1761-10-01, de Voltaire [François Marie Arouet] à Jacob Vernes.

J'ai été malade, et de plus, très occupé, mon cher Prêtre.
Pardon si je vous réponds si tard sur le manuscrit indien; ce sera le seul trésor qui nous restera de nôtre compagnie des Indes. Mr de la Persilière n'a aucune part à cet ouvrage; il a été réellement traduit à Benares, par un Brame correspondant de nôtre pauvre compagnie qui entend assez bi[en] le français, et mr de Modave, commandant pour le Roy, sur la côte de Coromandel, qui me vint voir il y a quelques mois, me fit présent de ce manuscrit. Il est assurément très autentique et doit avoir été fait longtemps avant l'expédition d'Aléxandre, car aucun nom de fleuve, de montagne, ni de ville ne ressemble aux noms grecs que les compagnons d'Aléxandre donnèrent à ces païs. Il faut un commentaire perpétuel pour sçavoir où l'on est, et à qui l'on a à faire.

Le manuscrit est intitulé Ezour Vedam, c'est à dire, commentaire du Vedam. Il est d'autant plus ancien, qu'on y combat les commencements de L'Idolâtrie. Je le crois de plusieurs siècles antérieur à Pithagore. Je l'ai envoyé à la bibliothèque du Roy, et on l'y regarde comme le monument le plus prétieux qu'elle possède. J'en ai une copie très informe, faite à la hâte, elle est aux Délices et vous sçavez que j'ai prêté les Délices à mr le Duc de Villars.
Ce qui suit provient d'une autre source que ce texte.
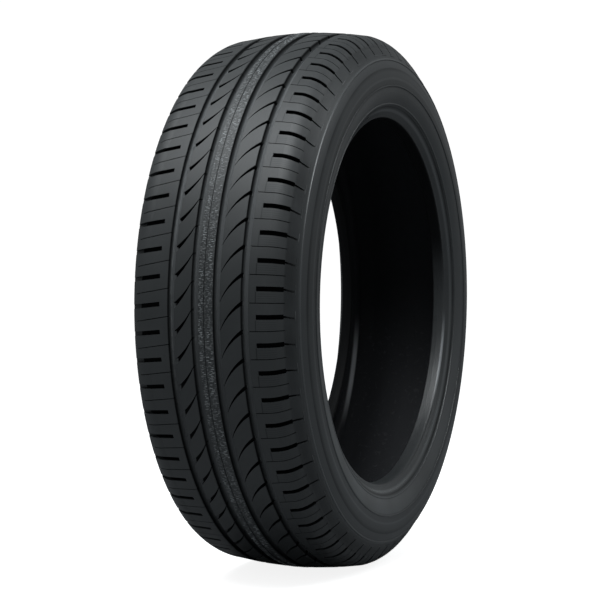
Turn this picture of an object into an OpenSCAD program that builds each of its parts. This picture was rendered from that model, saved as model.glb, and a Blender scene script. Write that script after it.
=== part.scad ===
// Car tyre, off the rim, standing on its tread
// All sizes in mm. The axis runs along Y, the road face is at the bottom,
// and the origin lies on the axis midway between the two bead seats.

/* [Overall] */
// tread diameter over the crown
outer_d = 646.8; // [620:0.4:780]
// bead seat diameter
seat_d = 436.6; // [360:0.2:440]
// width over the two bead faces
bead_w = 145.6; // [120:0.2:176]
// how far both beads sit over towards the near side
bead_shift = 17.5; // [0:0.5:22]
// depth of the contact flat at the bottom
flat_depth = 0.6; // [0.2:0.1:1.5]

/* [Crown and shoulders] */
// width of the crown between the shoulder curves
crown_w = 140; // [130:1:170]
// fall of the crown from its middle to the shoulder curves
crown_drop = 6; // [4:0.5:9]
// thickness from the tread face to the liner
crown_t = 16; // [14:0.5:22]
// half width at the end of the near shoulder curve
near_shoulder_y = 88; // [86:0.5:92]
// depth of that point below the crown
near_shoulder_drop = 21; // [18:0.5:25]
// half width at the end of the far shoulder curve
far_shoulder_y = 89.5; // [86:0.5:92]
// depth of that point below the crown
far_shoulder_drop = 13; // [11:0.5:15]

/* [Walls] */
// wall thickness between shoulder and bead
wall_t = 8; // [6:0.5:9.6]
// bulge of the near wall beyond its chord
near_bulge = 11.5; // [8:0.5:14]
// bulge of the far wall beyond its chord
far_bulge = 0.8; // [0.4:0.2:4]
// height of the thin ridges on the near wall
ridge_h = 0.9; // [0.4:0.1:1.4]
// radii of these ridges
ridge_rs = [288, 257, 236];

/* [Beads] */
// width of a bead from heel to toe
bead_t = 16; // [13:0.5:19]
// height of the bead above its seat
bead_h = 12; // [10:0.5:16]
// rounding of the heel
heel_r = 3; // [2:0.5:4]
// rise of the seat from the toe to the heel
seat_rise = 1.1; // [0.6:0.1:1.6]
// length of the straight part of the seat
seat_flat = 5.5; // [4:0.5:8]

/* [Grooves] */
// centre of the first groove from the middle of the tread
groove_1_y = -40; // [-42:0.2:-38]
// centre of the second groove
groove_2_y = -10.8; // [-12.4:0.2:-9]
// centre of the third groove
groove_3_y = 15; // [13.6:0.2:16.4]
// centre of the fourth groove
groove_4_y = 46.9; // [45.5:0.1:48.5]
// width of the grooves at the tread face
groove_w = 8.6; // [7:0.2:10]
// depth of the grooves
groove_depth = 8; // [6.4:0.2:9.6]
// narrowing of the grooves towards the bottom, each side
groove_draft = 0.9; // [0.4:0.1:1.4]
// rounding of the groove bottom
groove_fillet = 2; // [1:0.2:2.5]

/* [Pattern] */
// number of repeats round the tread
pitches = 66; // [54:1:78]
// height of the first near slot above the axis, in degrees round the tread
first_slot = 4; // [0:0.25:5]
// width of the near shoulder slots
slot_w = 5.3; // [4.2:0.1:6.4]
// width of the far shoulder slots
far_slot_w = 4.9; // [4:0.1:5.8]
// depth of the shoulder slots
slot_depth = 5.6; // [4.4:0.2:6.8]
// width of the sipes
sipe_w = 0.9; // [0.7:0.1:1.2]
// depth of the sipes
sipe_depth = 3.8; // [3:0.2:4.6]
// depth of the curved strokes
stroke_depth = 6; // [4.8:0.2:7.2]
// width of a stroke at its thick end
stroke_w = 5; // [4:0.1:6]
// width and depth of the fine line along the middle rib
line_w = 1.3; // [0.8:0.1:2]

/* [Hidden] */
$fn = 144;
eps = 1;

outer_r = outer_d / 2;
seat_r = seat_d / 2;
pitch_a = 360 / pitches;
crown_y = crown_w / 2;
near_bead_y = bead_w / 2 + bead_shift;
far_bead_y = bead_w / 2 - bead_shift;
bead_top_r = seat_r + bead_h;
line_y = groove_2_y + 11.3;
// lean of the bead face between its top and the heel
near_lean = 5.4;
far_lean = 1.5;
// outline points, all as [radius, axial place]
near_crown = [outer_r - crown_drop, crown_y];
near_shoulder = [outer_r - near_shoulder_drop, near_shoulder_y];
near_top = [bead_top_r, near_bead_y + near_lean];
far_crown = [outer_r - crown_drop, -crown_y];
far_edge = [outer_r - far_shoulder_drop, -far_shoulder_y];
far_shoulder = [outer_r - far_shoulder_drop - 8, -far_shoulder_y + 5];
far_top = [bead_top_r, -(far_bead_y + far_lean)];
// liner points
liner_y = crown_y - 12;
liner_drop = crown_drop * 0.7;
near_liner = [outer_r - crown_t - liner_drop, liner_y];
near_liner_shoulder = near_shoulder + [-14, 7.5 - wall_t];
near_liner_top = [bead_top_r + 4, near_bead_y + 2.7 - wall_t];
far_liner = [outer_r - crown_t - liner_drop, -liner_y];
far_liner_shoulder = far_shoulder + [-9.5, 3.6 + wall_t];
far_liner_top = far_top + [4.5, wall_t - 1];

function unit(v) = v / norm(v);
function arc_r(p, q, s) = (pow(norm(q - p) / 2, 2) + s * s) / (2 * s);
function arc_mid(p, q, s) = (p + q) / 2 + unit([(q - p)[1], -(q - p)[0]]) * (s - arc_r(p, q, s));
// n points of the arc from p to q that stands s off its chord, right of the way; q is left out
function arc(p, q, s, n) =
    let (c = arc_mid(p, q, s), v = p - c, a = 4 * atan(2 * s / norm(q - p)) / n)
    [for (i = [0:n - 1]) c + [v[0] * cos(i * a) - v[1] * sin(i * a), v[0] * sin(i * a) + v[1] * cos(i * a)]];
// height of the crown at axial place y
function crown(y) =
    let (k = arc_r(far_crown, near_crown, crown_drop))
    outer_r - k + sqrt(k * k - y * y);
// axial place of the near wall at radius r
function near_wall(r) =
    let (c = arc_mid(near_shoulder, near_top, near_bulge), k = arc_r(near_shoulder, near_top, near_bulge))
    c[1] + sqrt(k * k - pow(r - c[0], 2));

// heel, seat and toe of one bead, from the face inward; side is 1 near and -1 far
function bead(y, side) = [
    [seat_r + seat_rise + 0.3 * heel_r, side * (y - 0.3 * heel_r)],
    [seat_r + seat_rise, side * (y - heel_r)],
    [seat_r, side * (y - bead_t + seat_flat + 1.5)],
    [seat_r, side * (y - bead_t + 1.5)],
    [seat_r + 1.5, side * (y - bead_t)]
];
near_face = [seat_r + seat_rise + heel_r, near_bead_y];
far_face = [seat_r + seat_rise + heel_r, -far_bead_y];

// solid outline, up the near side, in along the liner and back down the far side
module outline() {
    far = bead(far_bead_y, -1);
    polygon(concat(
        [for (y = [groove_1_y, groove_2_y, groove_3_y, groove_4_y]) [crown(y), y]],
        arc(near_crown, near_shoulder, 2.3, 5),
        arc(near_shoulder, near_top, near_bulge, 18),
        [near_top, near_face],
        bead(near_bead_y, 1),
        arc(near_liner_top, near_liner_shoulder, 2 - near_bulge, 12),
        arc(near_liner_shoulder, near_liner, -4, 5),
        arc(near_liner, far_liner, -liner_drop, 6),
        arc(far_liner, far_liner_shoulder, -4, 6),
        arc(far_liner_shoulder, far_liner_top, -1.5, 4),
        [far_liner_top, far[4], far[3], far[2], far[1], far[0], far_face],
        arc(far_top, far_shoulder, far_bulge, 6),
        arc(far_shoulder, far_edge, 2.6, 4),
        arc(far_edge, far_crown, 1.6, 4),
        [far_crown]
    ));
}

// groove cross-section, standing on the tread face at axial place y
module groove(y) {
    low = crown(y) - groove_depth;
    half = groove_w / 2;
    base = half - groove_draft - groove_fillet;
    polygon([
        [crown(y) + eps, y - half - 0.2],
        [low + groove_fillet, y - half + groove_draft],
        [low + groove_fillet, y + half - groove_draft],
        [crown(y) + eps, y + half + 0.2]
    ]);
    translate([low, y - base]) square([groove_fillet, 2 * base]);
    translate([low + groove_fillet, y - base]) circle(groove_fillet);
    translate([low + groove_fillet, y + base]) circle(groove_fillet);
}

module section() {
    difference() {
        union() {
            outline();
            for (r = ridge_rs) translate([r, near_wall(r) - 0.4]) circle(ridge_h + 0.4);
        }
        for (y = [groove_1_y, groove_2_y, groove_3_y, groove_4_y]) groove(y);
        translate([crown(line_y) - line_w * 0.7, line_y - line_w / 2]) square([line_w + eps, line_w]);
    }
}

// cutter with outline pts in the plane of radius and axial place, w wide along the tread
module blade(pts, w) {
    rotate([90, 0, 0]) translate([0, 0, -w / 2]) linear_extrude(w) polygon(pts);
}

// near shoulder slot: square inner end, full width over the edge, thin tail down the wall
module near_slot() {
    top = outer_r + eps;
    in = groove_4_y + 12.6;
    out = near_shoulder_y - 2;
    tip = near_shoulder_y + 7;
    edge_r = outer_r - near_shoulder_drop;
    blade([[top, in], [crown(in) - slot_depth, in], [crown(out) - slot_depth - 5, out - 9],
        [edge_r - 3, out], [top, out]], slot_w);
    translate([0, 0, out]) rotate([-15, 0, 0]) translate([0, 0, -out])
    blade([[top, out - 4], [edge_r - 1, out - 4], [edge_r - 8, tip - 2], [edge_r - 8, tip], [top, tip]], slot_w * 0.4);
}

// far shoulder slot, leaning a little along the tread and running out over the edge
module far_slot() {
    top = outer_r + eps;
    in = groove_1_y - 14.2;
    out = -far_shoulder_y - 1.5;
    translate([0, 0, in]) rotate([6, 0, 0]) translate([0, 0, -in])
    blade([[top, in], [crown(in) - slot_depth, in], [crown(in) - 1.7 * slot_depth, out + 10],
        [outer_r - far_shoulder_drop - 1.2, out], [top, out]], far_slot_w);
}

// thin cut from a groove out over the shoulder
module near_sipe() {
    top = outer_r + eps;
    in = groove_4_y + 1;
    low = crown(in) - sipe_depth;
    blade([[top, in], [low, in], [low - 3, near_shoulder_y - 16],
        [outer_r - near_shoulder_drop - 1, near_shoulder_y - 1], [top, near_shoulder_y - 1]], sipe_w);
}

module far_sipe() {
    top = outer_r + eps;
    in = groove_1_y - 1;
    low = crown(in) - sipe_depth;
    translate([0, 0, in]) rotate([9, 0, 0]) translate([0, 0, -in])
    blade([[top, in], [low, in], [low - 2, in - 26], [low - 5, in - 44], [top, in - 44]], sipe_w);
}

// crescent in the plan of [along the tread, axial place]: stroke_w wide at p, thinning to a point at q,
// its outer arc standing s off the chord, right of the way from p to q, and its inner arc a little more
module crescent(p, q, s) {
    half = unit([-(q - p)[1], (q - p)[0]]) * stroke_w / 2;
    inner_s = s + stroke_w * 0.12;
    difference() {
        translate(arc_mid(p - half, q, s)) circle(arc_r(p - half, q, s));
        translate(arc_mid(p + half, q, inner_s)) circle(arc_r(p + half, q, inner_s));
    }
}

// sink a plan straight into the tread
module sink(depth) {
    translate([crown(groove_4_y) - depth, 0, 0]) rotate([90, 0, 90]) linear_extrude(depth + crown_drop) children();
}

// stroke that opens into the fourth groove and thins out towards the third
module near_stroke() {
    sink(stroke_depth) intersection() {
        crescent([-16, groove_4_y - 1], [20, groove_3_y + 2.5], 4);
        translate([-28, groove_3_y + groove_w / 2 - 1]) square([56, groove_4_y - groove_3_y - groove_w / 2 - 1]);
    }
}

// stroke with a square end beside the first groove that thins out towards the second
module far_stroke() {
    sink(stroke_depth) intersection() {
        crescent([18, groove_1_y + 5.6], [-15, groove_2_y], 2);
        translate([-28, groove_1_y]) square([56, groove_2_y - groove_1_y - groove_w / 2 + 1]);
    }
}

module pattern() {
    for (i = [0:pitches - 1]) rotate([0, 0, i * pitch_a - first_slot]) {
        near_slot();
        near_stroke();
        far_stroke();
        far_sipe();
        rotate([0, 0, -pitch_a * 0.42]) far_slot();
        rotate([0, 0, -pitch_a / 2]) near_sipe();
    }
}

module tyre() {
    color([0.13, 0.135, 0.14])
    difference() {
        rotate([-90, 0, 0])
        translate([0, 0, -bead_shift])
        difference() {
            rotate_extrude() section();
            pattern();
        }
        translate([-outer_r, -bead_w, -outer_r - 10]) cube([outer_d, 2 * bead_w, 10 + flat_depth]);
    }
}

tyre();
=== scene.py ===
# %% [markdown]
# # A car tyre, off its rim, standing on its tread
# The tyre is one moulded piece of black rubber, so its whole form comes from the CAD
# frame: the grooves, slots, sipes and strokes of the tread, the walls, the beads and
# the open inside. This lesson gives that form its finish: rubber that is satin on the
# tread, ringed by the mould on the walls and sooty inside, and the small moulding
# marks that only show close up. It starts by loading the frame.

import math
import random
from types import SimpleNamespace

import bmesh
import bpy
from mathutils import Matrix, Vector


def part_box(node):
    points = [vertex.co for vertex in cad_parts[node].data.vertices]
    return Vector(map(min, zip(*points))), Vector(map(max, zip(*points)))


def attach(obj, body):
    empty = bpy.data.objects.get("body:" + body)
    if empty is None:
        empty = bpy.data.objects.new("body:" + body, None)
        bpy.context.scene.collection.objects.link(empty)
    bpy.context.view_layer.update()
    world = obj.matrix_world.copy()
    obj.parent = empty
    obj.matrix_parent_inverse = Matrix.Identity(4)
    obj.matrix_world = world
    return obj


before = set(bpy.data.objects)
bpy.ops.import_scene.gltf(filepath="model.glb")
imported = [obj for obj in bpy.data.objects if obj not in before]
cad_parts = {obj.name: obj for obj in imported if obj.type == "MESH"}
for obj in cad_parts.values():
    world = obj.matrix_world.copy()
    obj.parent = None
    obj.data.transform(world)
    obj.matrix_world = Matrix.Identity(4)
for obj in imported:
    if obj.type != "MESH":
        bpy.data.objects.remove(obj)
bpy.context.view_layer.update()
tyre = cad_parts["tyre"]
low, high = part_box("tyre")
outer_r = high[2]
print("tyre loaded:", len(tyre.data.polygons), "faces, outer radius", round(outer_r, 4))

# %% [markdown]
# ## Places that the other steps share
# The axis of the tyre runs along Y and the frame's origin lies midway between the
# beads. Both beads sit a little towards +Y, so the middle of the tread is at a small
# negative Y. Sizes are in metres, and most are counted from the middle of the tread.

# %% Shared places
tread_y = -0.0175
repeats = 66
first_slot_angle = math.radians(4)
pitch_angle = 2 * math.pi / repeats
crown_half = 0.070
crown_drop = 0.006
shoulder_bend = 36
groove_places = (-0.0400, -0.0108, 0.0150, 0.0469)
groove_half = 0.0043
rib_start, rib_end = -0.0064, 0.0107
print("tread middle at y", tread_y, "with", repeats, "repeats")

# %% [markdown]
# ## Camera
# The photograph was taken with a long lens from a little above the axis, turned so
# that the tread fills the left and the open side shows at the right. A long lens far
# away keeps the two ends of the axis nearly the same size. The camera is placed on a
# sphere round the middle of the tread, then aimed slightly to one side of it.

# %% Place the camera
azimuth = math.radians(112.19)
elevation = math.radians(1.88)
camera_distance = 7.5045 * outer_r
focal_mm = 119.3
aim_aside = 0.0649 * outer_r

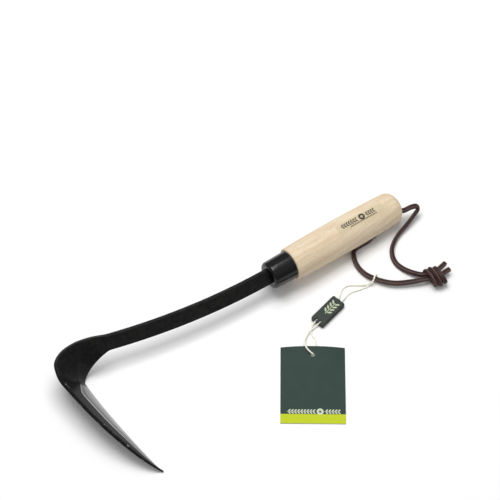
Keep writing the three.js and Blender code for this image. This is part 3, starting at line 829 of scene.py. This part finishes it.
def rod(name, start, end, radius, sides=40):
    """A plain round cutter between two bench points."""
    line = np.linspace(start, end, 3)
    angles = 2 * math.pi * np.arange(sides) / sides
    section = radius * np.stack([np.cos(angles), np.sin(angles)], axis=1)
    return bpy.data.objects.new(name, skinned(name, swept(line, section, first_up=(0.3, 0.5, 1))))


pin_centre, pin_run = pin_line()
pin_radius, pin_below, pin_above = 1.5, 20, 8


def pin_hole():
    start, end = pin_centre - pin_below * pin_run, pin_centre + (pin_above + fit) * pin_run
    return rod("pin_hole", start, end, pin_radius + fit)


cut(forging, pin_hole())

# %% [markdown]
# ## Ferrule
#
# A cup pressed from steel closes the front of the handle. It is turned over at the front in a round
# corner, has a slot that the bar passes through, and is dipped in gloss black enamel: smooth, dark,
# with sharp reflections. A turned profile gives the cup, and the slot and the pin's hole are cut
# from it.

# %% Turned pieces
def turned(name, profile, sides=128):
    """A solid of revolution about the handle's axis, from (x, radius) points."""
    angles = 2 * math.pi * np.arange(sides) / sides
    rings = [
        from_grip(np.stack([np.full(sides, x), radius * np.cos(angles), radius * np.sin(angles)], axis=1))
        for x, radius in profile
    ]
    return skinned(name, rings)


def arc(centre_x, centre_radius, radius, start, end, count=10):
    """Points of a round corner, with angles from the front of the handle outwards."""
    return [
        (centre_x - radius * math.cos(a), centre_radius + radius * math.sin(a))
        for a in np.radians(np.linspace(start, end, count))
    ]


def gloss_enamel():
    m = new_finish("gloss_black_enamel", Metallic=0.0, IOR=1.5, Specular_IOR_Level=0.34)
    lie = in_millimetres(m)
    orange_peel = add(m, "TexNoise", {"Vector": lie, "Scale": 1 / 2.4, "Detail": 1.0})
    dust = add(m, "TexNoise", {"Vector": lie, "Scale": 1 / 0.6, "Detail": 3.0})
    specks = add(m, "MapRange", [dust, 0.66, 0.74], **SMOOTH)
    colour = add(m, "Mix", {0: specks, 6: "#0c0c0d", 7: "#262524"}, 2, **RGBA)
    rough = add(m, "MapRange", [dust, 0.3, 0.7, 0.1, 0.2], **SMOOTH)
    bump = add(m, "Bump", {"Height": orange_peel, "Distance": 0.08 * MM, "Strength": 0.3})
    surface(m, Base_Color=colour, Roughness=rough, Normal=bump)
    return m


front_x = -ferrule_length
lip, near_axis, wall_place = 0.35, 0.05, 8
round_x, round_radius = front_x + ferrule_round, ferrule_front_radius - ferrule_round
ferrule_profile = [
    (front_x, near_axis),
    (front_x, 4),
    *arc(round_x, round_radius, ferrule_round, 0, 90),
    (
        front_x + wall_place,
        ferrule_front_radius + (ferrule_back_radius - ferrule_front_radius) * wall_place / ferrule_length,
    ),
    (-4, ferrule_back_radius - 0.09),
    *arc(-fit - lip, ferrule_back_radius - lip, lip, 90, 180, 5),
    *arc(-fit - lip, ferrule_back_radius - ferrule_wall + lip, lip, 180, 270, 5),
    *arc(round_x, round_radius, ferrule_round - ferrule_wall, 90, 0, 8),
    (front_x + ferrule_wall, 4),
    (front_x + ferrule_wall, near_axis),
]
enamel = gloss_enamel()
cup_mesh = turned("ferrule_cup", ferrule_profile)
ferrule = new_piece("ferrule_cup", cup_mesh, enamel, "tool")
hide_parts("ferrule")
past_cup = 6
slot_front = bar_station(bar_point(past_cup), bar_run(past_cup), bar_width + 2 * fit, bar_thickness + 2 * fit)
slot_rings, _ = forged([*shoulders(fit), slot_front])
cut(ferrule, bpy.data.objects.new("slot", skinned("slot", slot_rings)), pin_hole())
print("ferrule", len(ferrule.data.polygons), "faces")

# %% [markdown]
# ## Handle
#
# The handle is pale ash, turned between centres, sanded fine and left without varnish. Wood has two
# scales that the eye looks for: growth rings, broad soft bands along the grain a few millimetres
# wide, and pores, short dark dashes about 0.2 mm wide and 2 to 4 mm long. The dashes are drawn with
# a grain of 0.5 mm, since finer ones would vanish at this distance. Sanding leaves it quite rough,
# with no clear reflection.

# %% Fine-sanded ash
def sanded_ash():
    m = new_finish("fine_sanded_ash", Metallic=0.0, IOR=1.5, Specular_IOR_Level=0.3)
    lie = in_millimetres(m)
    grain = add(m, "Mapping", {"Vector": lie, "Rotation": (0, handle_pitch, 0)})
    long_grain = add(m, "Mapping", {"Vector": grain, "Scale": (1 / 26, 1, 1)})
    short_grain = add(m, "Mapping", {"Vector": grain, "Scale": (1 / 5, 1, 1)})
    growth = add(m, "TexNoise", {"Vector": long_grain, "Scale": 1 / 3.2, "Detail": 3.0})
    flame = add(m, "TexNoise", {"Vector": short_grain, "Scale": 1 / 9, "Detail": 2.0})
    pores = add(m, "TexNoise", {"Vector": short_grain, "Scale": 1 / 0.5, "Detail": 2.0})
    patches = add(m, "TexNoise", {"Vector": lie, "Scale": 1 / 16, "Detail": 3.0})
    flamed = add(m, "Math", [flame, 0.3], operation="MULTIPLY")
    bands = add(m, "Math", [growth, 0.7, flamed], operation="MULTIPLY_ADD")
    banded = add(m, "MapRange", [bands, 0.38, 0.64], **SMOOTH)
    colour = add(m, "Mix", {0: banded, 6: "#e6d5ba", 7: "#dbc5a4"}, 2, **RGBA)
    blush = add(m, "MapRange", [patches, 0.42, 0.75, 0.0, 0.3], **SMOOTH)
    colour = add(m, "Mix", {0: blush, 6: colour, 7: "#ddc0a6"}, 2, **RGBA)
    dashes = add(m, "MapRange", [pores, 0.56, 0.7, 0.0, 0.4], **SMOOTH)
    colour = add(m, "Mix", {0: dashes, 6: colour, 7: "#b0936c"}, 2, **RGBA)
    rough = add(m, "MapRange", [growth, 0.3, 0.7, 0.52, 0.68], **SMOOTH)
    bump = add(m, "Bump", {"Height": dashes, "Distance": 0.05 * MM, "Strength": 0.5}, invert=True)
    surface(m, Base_Color=colour, Roughness=rough, Normal=bump)
    return m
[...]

Vous seriez bien étonné de trouver dans ce manuscrit quelques unes de vos opinions, mais vous verriez que les anciens brachmanes qui pensaient comme vous et vos amis avaient plus de courage que vous.

Il est bien ridicule que vous ne puissiez consacrer mon Eglise, et peut être plus ridicule encor que je ne puisse la consacrer moi même. Je vous embrasse au nom de Dieu seul.